* What this task involves
What follows is a listing; restate every line of it word for word.

* Material

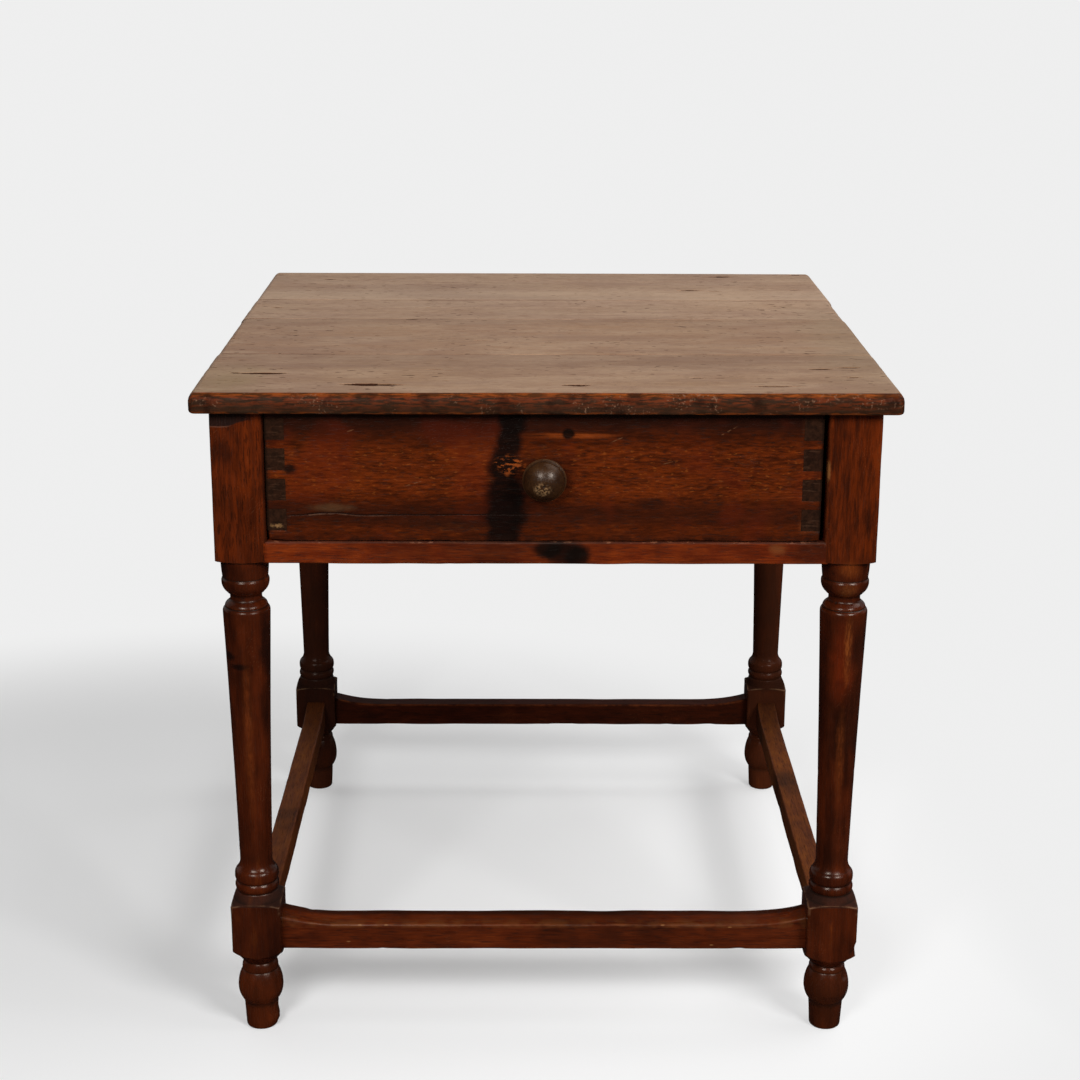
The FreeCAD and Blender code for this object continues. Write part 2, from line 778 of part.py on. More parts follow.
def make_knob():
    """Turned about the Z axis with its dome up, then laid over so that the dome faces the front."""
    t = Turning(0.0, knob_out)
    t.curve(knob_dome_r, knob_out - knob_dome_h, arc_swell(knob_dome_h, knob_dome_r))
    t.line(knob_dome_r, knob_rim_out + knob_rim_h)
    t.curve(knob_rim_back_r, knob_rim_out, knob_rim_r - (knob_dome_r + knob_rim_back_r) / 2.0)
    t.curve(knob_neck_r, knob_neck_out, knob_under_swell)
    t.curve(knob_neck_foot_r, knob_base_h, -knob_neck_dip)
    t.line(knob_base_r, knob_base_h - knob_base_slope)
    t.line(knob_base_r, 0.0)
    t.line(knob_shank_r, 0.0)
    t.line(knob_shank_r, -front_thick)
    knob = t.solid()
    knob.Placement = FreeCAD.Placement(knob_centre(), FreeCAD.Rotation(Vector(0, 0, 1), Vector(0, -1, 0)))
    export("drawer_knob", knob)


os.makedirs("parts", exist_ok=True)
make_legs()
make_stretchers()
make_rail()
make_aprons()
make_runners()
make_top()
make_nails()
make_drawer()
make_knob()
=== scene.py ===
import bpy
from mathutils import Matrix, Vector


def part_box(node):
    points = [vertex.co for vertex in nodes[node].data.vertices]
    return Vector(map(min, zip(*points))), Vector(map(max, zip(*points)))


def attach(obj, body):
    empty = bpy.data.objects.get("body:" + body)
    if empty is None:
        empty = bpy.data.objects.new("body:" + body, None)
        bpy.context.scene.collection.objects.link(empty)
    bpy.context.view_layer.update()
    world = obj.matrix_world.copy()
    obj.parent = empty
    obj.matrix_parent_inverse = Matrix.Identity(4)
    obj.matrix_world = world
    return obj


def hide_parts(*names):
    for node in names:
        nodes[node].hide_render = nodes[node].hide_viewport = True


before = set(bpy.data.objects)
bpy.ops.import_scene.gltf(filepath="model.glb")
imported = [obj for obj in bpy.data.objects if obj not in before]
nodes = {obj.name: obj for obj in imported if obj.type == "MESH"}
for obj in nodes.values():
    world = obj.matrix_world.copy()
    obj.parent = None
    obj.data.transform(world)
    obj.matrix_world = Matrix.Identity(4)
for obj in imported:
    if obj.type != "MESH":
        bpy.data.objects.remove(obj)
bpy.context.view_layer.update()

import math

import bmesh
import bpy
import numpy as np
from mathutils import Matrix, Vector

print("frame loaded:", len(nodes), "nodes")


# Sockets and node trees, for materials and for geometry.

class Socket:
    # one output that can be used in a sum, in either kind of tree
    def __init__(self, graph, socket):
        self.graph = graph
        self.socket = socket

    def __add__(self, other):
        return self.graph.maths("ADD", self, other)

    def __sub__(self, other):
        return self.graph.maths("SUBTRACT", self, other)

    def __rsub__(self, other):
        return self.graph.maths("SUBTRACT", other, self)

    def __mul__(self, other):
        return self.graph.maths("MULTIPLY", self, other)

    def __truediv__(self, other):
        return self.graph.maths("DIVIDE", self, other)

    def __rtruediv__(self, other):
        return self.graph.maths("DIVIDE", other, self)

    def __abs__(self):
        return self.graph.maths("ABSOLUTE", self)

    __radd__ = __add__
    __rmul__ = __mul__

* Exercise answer
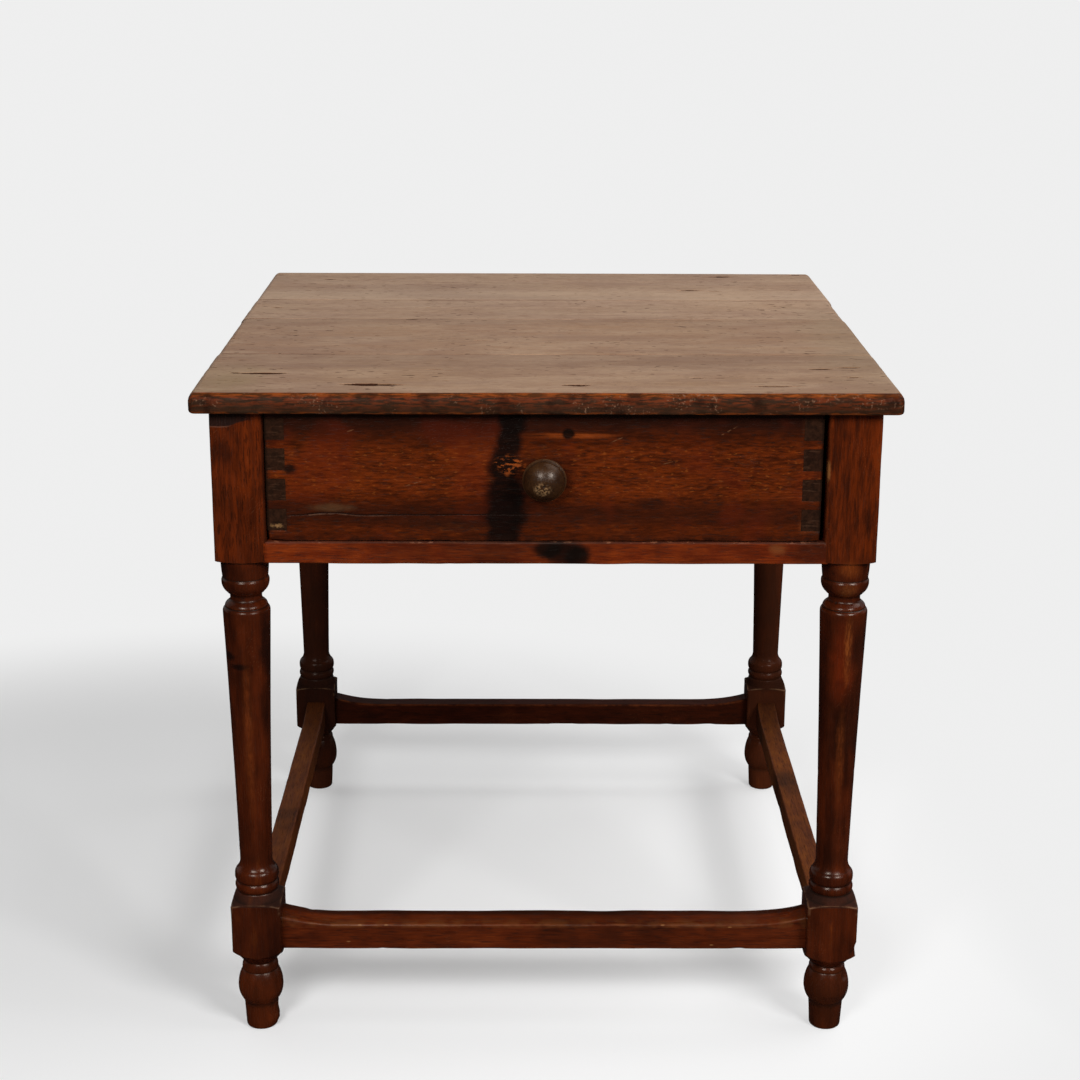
The FreeCAD and Blender code for this object continues. Write part 2, from line 778 of part.py on. More parts follow.
def make_knob():
    """Turned about the Z axis with its dome up, then laid over so that the dome faces the front."""
    t = Turning(0.0, knob_out)
    t.curve(knob_dome_r, knob_out - knob_dome_h, arc_swell(knob_dome_h, knob_dome_r))
    t.line(knob_dome_r, knob_rim_out + knob_rim_h)
    t.curve(knob_rim_back_r, knob_rim_out, knob_rim_r - (knob_dome_r + knob_rim_back_r) / 2.0)
    t.curve(knob_neck_r, knob_neck_out, knob_under_swell)
    t.curve(knob_neck_foot_r, knob_base_h, -knob_neck_dip)
    t.line(knob_base_r, knob_base_h - knob_base_slope)
    t.line(knob_base_r, 0.0)
    t.line(knob_shank_r, 0.0)
    t.line(knob_shank_r, -front_thick)
    knob = t.solid()
    knob.Placement = FreeCAD.Placement(knob_centre(), FreeCAD.Rotation(Vector(0, 0, 1), Vector(0, -1, 0)))
    export("drawer_knob", knob)


os.makedirs("parts", exist_ok=True)
make_legs()
make_stretchers()
make_rail()
make_aprons()
make_runners()
make_top()
make_nails()
make_drawer()
make_knob()
=== scene.py ===
import bpy
from mathutils import Matrix, Vector


def part_box(node):
    points = [vertex.co for vertex in nodes[node].data.vertices]
    return Vector(map(min, zip(*points))), Vector(map(max, zip(*points)))


def attach(obj, body):
    empty = bpy.data.objects.get("body:" + body)
    if empty is None:
        empty = bpy.data.objects.new("body:" + body, None)
        bpy.context.scene.collection.objects.link(empty)
    bpy.context.view_layer.update()
    world = obj.matrix_world.copy()
    obj.parent = empty
    obj.matrix_parent_inverse = Matrix.Identity(4)
    obj.matrix_world = world
    return obj


def hide_parts(*names):
    for node in names:
        nodes[node].hide_render = nodes[node].hide_viewport = True


before = set(bpy.data.objects)
bpy.ops.import_scene.gltf(filepath="model.glb")
imported = [obj for obj in bpy.data.objects if obj not in before]
nodes = {obj.name: obj for obj in imported if obj.type == "MESH"}
for obj in nodes.values():
    world = obj.matrix_world.copy()
    obj.parent = None
    obj.data.transform(world)
    obj.matrix_world = Matrix.Identity(4)
for obj in imported:
    if obj.type != "MESH":
        bpy.data.objects.remove(obj)
bpy.context.view_layer.update()

import math

import bmesh
import bpy
import numpy as np
from mathutils import Matrix, Vector

print("frame loaded:", len(nodes), "nodes")


# Sockets and node trees, for materials and for geometry.

class Socket:
    # one output that can be used in a sum, in either kind of tree
    def __init__(self, graph, socket):
        self.graph = graph
        self.socket = socket

    def __add__(self, other):
        return self.graph.maths("ADD", self, other)

    def __sub__(self, other):
        return self.graph.maths("SUBTRACT", self, other)

    def __rsub__(self, other):
        return self.graph.maths("SUBTRACT", other, self)

    def __mul__(self, other):
        return self.graph.maths("MULTIPLY", self, other)

    def __truediv__(self, other):
        return self.graph.maths("DIVIDE", self, other)

    def __rtruediv__(self, other):
        return self.graph.maths("DIVIDE", other, self)

    def __abs__(self):
        return self.graph.maths("ABSOLUTE", self)

    __radd__ = __add__
    __rmul__ = __mul__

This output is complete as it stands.